5. Žaltář svatýho Davida, translated by Matěj Červenka and released in 1562 possibly in Prostějov. It is the first translation of the Unity of Brethren to include numerous non-Vulgate readings even though it was translated from a Latin version. The translation was fiercely criticized in Jan Blahoslavʼs grammar but in some readings it did influence the translation of Psalms in the Kralice Bible.

6. Two New Testament translations (printed in Ivančice in 1564 and 1568, respectively) by Jan Blahoslav, a bishop of the Unity of the Brethren, strongly influenced by Melanchthonian Reformation humanism. The translation was based on Greek-Latin versions of the Bezan and Erasmian tradition and quoted also the Greek text. It is a direct predecessor to the Six-Volume Kralice Bible. It originated as a counterpart to the Náměšť New Testament of 1533 and translations following the Vulgate. During the translation, Jan Blahoslav prepared a grammar of Czech intended also as a manual for future translation of the Old Testament. In the grammar various biblical sources and humanistic translations are mentioned which help us reconstruct the sources for the translation.

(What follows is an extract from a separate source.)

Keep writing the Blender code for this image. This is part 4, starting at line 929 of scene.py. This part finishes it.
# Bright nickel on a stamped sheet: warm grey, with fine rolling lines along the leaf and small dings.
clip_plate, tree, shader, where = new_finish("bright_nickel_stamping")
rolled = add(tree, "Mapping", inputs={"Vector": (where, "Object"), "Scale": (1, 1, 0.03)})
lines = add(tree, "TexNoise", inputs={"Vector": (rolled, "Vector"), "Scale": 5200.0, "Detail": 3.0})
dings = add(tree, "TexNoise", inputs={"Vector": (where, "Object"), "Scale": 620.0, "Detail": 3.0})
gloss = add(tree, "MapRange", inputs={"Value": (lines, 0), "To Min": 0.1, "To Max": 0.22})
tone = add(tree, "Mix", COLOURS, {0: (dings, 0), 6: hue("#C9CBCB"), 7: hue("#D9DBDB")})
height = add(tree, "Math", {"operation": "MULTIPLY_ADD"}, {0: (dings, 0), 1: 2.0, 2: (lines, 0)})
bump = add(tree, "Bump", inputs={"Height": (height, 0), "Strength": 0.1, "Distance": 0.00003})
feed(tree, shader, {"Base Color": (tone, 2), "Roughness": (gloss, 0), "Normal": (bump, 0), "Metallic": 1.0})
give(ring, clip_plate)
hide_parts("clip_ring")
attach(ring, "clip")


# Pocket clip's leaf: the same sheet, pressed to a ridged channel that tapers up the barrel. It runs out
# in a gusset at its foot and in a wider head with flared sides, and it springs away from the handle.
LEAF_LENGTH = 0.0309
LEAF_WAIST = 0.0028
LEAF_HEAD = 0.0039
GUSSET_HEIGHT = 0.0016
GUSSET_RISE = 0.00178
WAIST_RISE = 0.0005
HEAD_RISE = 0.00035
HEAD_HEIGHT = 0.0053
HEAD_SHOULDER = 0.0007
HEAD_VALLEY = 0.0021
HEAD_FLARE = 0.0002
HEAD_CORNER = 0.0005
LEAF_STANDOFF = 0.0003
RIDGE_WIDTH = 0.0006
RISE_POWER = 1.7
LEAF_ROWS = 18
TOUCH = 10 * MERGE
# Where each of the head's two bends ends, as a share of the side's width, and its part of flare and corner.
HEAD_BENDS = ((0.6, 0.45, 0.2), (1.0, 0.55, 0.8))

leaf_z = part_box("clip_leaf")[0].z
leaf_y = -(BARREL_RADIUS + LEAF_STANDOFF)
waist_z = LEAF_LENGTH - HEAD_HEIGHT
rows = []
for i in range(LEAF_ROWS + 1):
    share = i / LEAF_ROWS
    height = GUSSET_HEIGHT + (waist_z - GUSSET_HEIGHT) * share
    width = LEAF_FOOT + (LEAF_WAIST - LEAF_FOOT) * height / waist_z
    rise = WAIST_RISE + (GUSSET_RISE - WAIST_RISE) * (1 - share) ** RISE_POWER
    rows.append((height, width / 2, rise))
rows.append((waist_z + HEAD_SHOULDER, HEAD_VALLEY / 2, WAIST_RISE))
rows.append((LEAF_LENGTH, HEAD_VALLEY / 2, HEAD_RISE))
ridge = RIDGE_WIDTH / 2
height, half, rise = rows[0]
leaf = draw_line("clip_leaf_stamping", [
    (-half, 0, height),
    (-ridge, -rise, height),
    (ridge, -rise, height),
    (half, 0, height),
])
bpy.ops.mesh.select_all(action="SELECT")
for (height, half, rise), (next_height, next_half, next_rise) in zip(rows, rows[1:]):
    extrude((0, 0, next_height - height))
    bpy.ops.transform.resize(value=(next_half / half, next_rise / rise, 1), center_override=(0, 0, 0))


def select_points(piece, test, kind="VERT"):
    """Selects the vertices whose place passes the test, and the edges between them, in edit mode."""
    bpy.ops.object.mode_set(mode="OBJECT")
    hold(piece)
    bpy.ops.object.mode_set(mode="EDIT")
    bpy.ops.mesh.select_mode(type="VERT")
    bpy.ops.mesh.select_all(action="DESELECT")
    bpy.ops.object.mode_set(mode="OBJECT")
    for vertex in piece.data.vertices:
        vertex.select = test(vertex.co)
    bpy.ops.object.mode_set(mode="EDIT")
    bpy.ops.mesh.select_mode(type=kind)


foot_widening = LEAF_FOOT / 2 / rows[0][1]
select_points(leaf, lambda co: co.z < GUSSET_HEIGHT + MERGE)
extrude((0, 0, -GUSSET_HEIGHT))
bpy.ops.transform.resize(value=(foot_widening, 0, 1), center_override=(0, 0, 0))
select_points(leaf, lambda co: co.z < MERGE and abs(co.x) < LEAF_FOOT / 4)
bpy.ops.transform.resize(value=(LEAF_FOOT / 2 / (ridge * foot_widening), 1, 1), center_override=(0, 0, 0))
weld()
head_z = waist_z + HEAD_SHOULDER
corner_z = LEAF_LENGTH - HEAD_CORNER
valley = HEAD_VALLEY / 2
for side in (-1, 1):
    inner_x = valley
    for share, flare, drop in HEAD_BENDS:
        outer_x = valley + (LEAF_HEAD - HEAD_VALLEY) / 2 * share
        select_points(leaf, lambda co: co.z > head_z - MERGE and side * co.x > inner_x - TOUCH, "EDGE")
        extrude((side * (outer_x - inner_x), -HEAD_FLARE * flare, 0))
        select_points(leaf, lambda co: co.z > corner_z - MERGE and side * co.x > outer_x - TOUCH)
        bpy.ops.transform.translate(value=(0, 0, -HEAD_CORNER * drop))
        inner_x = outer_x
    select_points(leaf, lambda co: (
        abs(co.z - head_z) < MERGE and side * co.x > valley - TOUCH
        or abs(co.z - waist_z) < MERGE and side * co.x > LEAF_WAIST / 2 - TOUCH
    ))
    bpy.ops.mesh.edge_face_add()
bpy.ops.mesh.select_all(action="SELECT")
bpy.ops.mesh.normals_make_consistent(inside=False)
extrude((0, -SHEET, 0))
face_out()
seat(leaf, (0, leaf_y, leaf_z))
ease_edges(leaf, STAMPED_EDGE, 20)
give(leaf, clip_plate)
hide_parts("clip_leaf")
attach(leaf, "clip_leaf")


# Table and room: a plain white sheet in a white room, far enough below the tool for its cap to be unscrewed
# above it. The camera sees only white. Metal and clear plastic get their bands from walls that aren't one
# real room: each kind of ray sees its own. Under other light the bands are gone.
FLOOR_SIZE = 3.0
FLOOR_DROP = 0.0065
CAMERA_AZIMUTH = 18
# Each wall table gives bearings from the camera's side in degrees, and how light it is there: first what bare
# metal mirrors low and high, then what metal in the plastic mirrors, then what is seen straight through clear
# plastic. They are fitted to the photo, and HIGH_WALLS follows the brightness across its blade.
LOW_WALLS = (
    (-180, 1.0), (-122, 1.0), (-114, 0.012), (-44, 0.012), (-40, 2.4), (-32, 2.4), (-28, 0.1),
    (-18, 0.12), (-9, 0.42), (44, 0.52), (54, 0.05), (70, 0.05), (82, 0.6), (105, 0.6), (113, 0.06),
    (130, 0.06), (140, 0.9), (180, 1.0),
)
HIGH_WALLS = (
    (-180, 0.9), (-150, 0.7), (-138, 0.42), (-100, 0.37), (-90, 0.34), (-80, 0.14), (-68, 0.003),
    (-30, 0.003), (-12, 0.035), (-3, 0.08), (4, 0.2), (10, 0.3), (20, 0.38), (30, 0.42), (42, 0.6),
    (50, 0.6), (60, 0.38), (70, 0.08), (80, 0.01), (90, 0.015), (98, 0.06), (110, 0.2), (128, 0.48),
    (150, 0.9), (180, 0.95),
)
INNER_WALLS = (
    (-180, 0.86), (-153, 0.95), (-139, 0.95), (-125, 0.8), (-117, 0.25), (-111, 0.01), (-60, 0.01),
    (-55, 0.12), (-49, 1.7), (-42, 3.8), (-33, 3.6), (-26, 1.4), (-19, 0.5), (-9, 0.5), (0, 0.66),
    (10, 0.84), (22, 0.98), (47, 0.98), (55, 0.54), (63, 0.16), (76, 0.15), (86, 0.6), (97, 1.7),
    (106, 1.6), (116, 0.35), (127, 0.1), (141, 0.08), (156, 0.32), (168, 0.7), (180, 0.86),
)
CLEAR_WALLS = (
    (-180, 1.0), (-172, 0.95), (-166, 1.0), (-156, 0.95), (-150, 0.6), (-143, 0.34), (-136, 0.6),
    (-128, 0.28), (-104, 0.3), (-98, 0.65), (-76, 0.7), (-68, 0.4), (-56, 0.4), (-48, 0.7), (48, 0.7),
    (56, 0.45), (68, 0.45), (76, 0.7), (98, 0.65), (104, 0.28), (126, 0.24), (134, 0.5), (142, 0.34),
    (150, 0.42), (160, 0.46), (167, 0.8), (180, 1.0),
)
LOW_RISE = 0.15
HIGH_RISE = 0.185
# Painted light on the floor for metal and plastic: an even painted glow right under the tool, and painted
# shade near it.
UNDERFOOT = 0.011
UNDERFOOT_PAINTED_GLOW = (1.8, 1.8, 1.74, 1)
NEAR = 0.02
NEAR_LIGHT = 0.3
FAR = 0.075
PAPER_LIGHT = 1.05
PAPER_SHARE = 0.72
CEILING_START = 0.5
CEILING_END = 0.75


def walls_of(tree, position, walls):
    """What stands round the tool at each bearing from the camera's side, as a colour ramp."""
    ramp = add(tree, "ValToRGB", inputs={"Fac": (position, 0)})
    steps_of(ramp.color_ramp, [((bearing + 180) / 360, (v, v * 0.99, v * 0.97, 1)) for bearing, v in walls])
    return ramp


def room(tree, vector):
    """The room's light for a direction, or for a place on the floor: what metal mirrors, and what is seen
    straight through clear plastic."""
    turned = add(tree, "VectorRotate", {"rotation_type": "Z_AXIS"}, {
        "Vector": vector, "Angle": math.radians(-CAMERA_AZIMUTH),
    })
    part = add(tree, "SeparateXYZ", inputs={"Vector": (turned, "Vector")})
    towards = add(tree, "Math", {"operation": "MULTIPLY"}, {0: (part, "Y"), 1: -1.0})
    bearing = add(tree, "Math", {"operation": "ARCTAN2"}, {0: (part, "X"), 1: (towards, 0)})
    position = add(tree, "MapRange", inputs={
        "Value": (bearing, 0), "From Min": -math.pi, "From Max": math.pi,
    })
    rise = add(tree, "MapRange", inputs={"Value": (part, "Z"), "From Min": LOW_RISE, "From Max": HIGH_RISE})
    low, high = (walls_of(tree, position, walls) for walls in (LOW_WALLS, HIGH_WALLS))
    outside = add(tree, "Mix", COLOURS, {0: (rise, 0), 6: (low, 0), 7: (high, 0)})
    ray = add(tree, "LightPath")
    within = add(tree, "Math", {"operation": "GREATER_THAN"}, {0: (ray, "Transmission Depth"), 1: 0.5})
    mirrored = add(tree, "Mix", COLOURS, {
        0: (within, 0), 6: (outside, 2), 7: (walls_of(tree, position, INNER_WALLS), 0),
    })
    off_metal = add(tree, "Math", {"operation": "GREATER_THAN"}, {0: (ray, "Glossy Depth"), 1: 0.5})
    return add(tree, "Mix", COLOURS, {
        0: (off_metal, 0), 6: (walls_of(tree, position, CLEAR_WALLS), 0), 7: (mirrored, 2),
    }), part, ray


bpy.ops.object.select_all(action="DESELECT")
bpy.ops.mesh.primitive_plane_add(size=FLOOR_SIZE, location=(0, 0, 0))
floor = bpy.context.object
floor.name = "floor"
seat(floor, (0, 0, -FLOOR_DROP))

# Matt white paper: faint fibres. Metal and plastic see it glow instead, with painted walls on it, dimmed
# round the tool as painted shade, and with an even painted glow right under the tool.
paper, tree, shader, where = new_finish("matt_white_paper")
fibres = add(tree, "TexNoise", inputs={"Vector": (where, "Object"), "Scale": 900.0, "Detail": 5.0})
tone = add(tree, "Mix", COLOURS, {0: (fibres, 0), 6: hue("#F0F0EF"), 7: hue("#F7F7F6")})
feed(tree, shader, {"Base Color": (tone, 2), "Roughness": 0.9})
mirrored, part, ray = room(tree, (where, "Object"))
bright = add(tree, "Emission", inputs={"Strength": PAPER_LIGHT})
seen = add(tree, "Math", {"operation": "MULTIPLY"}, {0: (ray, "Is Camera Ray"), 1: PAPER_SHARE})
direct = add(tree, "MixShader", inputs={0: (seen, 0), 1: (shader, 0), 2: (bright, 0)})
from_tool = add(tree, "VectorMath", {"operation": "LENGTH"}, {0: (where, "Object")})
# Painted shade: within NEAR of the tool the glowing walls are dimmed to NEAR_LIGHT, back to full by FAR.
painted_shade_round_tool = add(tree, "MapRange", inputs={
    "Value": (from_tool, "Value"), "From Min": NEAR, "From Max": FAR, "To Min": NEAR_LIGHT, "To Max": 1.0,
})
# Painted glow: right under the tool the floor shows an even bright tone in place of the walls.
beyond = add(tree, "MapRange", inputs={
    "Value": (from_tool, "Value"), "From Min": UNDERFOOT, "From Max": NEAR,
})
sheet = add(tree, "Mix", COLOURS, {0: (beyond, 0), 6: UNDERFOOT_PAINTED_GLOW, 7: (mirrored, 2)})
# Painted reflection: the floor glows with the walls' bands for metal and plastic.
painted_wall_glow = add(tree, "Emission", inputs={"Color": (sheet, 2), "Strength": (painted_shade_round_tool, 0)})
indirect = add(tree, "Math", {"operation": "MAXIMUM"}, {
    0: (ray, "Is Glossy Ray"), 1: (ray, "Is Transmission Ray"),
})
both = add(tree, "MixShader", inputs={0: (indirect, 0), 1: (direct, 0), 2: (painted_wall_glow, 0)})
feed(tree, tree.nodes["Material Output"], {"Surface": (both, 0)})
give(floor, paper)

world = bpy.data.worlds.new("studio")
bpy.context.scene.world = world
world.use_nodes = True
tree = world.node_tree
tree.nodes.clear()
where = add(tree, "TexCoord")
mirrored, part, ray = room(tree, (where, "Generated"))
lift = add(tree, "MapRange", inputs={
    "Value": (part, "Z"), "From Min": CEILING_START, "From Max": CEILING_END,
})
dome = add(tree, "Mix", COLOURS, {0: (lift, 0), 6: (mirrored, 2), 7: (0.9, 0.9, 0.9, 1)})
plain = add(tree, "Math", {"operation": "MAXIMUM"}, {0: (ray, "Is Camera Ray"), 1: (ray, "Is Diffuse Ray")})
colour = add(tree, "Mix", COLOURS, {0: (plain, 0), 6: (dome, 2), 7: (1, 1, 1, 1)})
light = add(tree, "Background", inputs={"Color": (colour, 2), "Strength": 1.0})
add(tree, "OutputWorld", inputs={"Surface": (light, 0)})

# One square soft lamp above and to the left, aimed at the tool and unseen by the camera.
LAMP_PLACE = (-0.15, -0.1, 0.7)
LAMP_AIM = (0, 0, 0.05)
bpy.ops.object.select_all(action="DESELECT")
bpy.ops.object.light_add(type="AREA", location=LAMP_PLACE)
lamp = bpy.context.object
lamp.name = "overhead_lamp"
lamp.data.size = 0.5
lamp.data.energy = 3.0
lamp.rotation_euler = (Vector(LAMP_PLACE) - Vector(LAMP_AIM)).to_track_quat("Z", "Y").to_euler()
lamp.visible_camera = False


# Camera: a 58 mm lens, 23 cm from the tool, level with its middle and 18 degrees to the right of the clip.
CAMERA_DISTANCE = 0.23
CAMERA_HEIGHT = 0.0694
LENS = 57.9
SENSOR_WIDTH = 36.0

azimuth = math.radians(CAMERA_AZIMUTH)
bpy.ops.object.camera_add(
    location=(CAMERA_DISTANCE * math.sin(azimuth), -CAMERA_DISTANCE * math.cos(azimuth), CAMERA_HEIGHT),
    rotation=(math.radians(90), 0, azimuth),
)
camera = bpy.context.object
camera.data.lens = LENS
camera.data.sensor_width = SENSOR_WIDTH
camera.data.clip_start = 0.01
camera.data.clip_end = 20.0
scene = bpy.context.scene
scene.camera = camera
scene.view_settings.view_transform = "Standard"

7. The Six-Volume Kralice Bible (1579–1594) and its reeditions before 1613. This Bible is the largest Czech humanistic translation and the first complete biblical translation into Czech to have been translated from the original languages (Hebrew, Aramaic, Greek). It was prepared by a group of scholars and priests of the Unity of the Brethren. The first edition was printed in six volumes in which the biblical translation was supplemented by extensive philological and theological commentaries. These should compensate for exegetical works. The translation reflects influences of Reformation confessional culture and in the following centuries it decisively influenced the Standard Czech. The Kralice Bible and Blahoslavʼs New Testament are therefore treated in the prepared publication most extensively. New findings enable to give a more accurate account of the whole process of translation and its cultural context.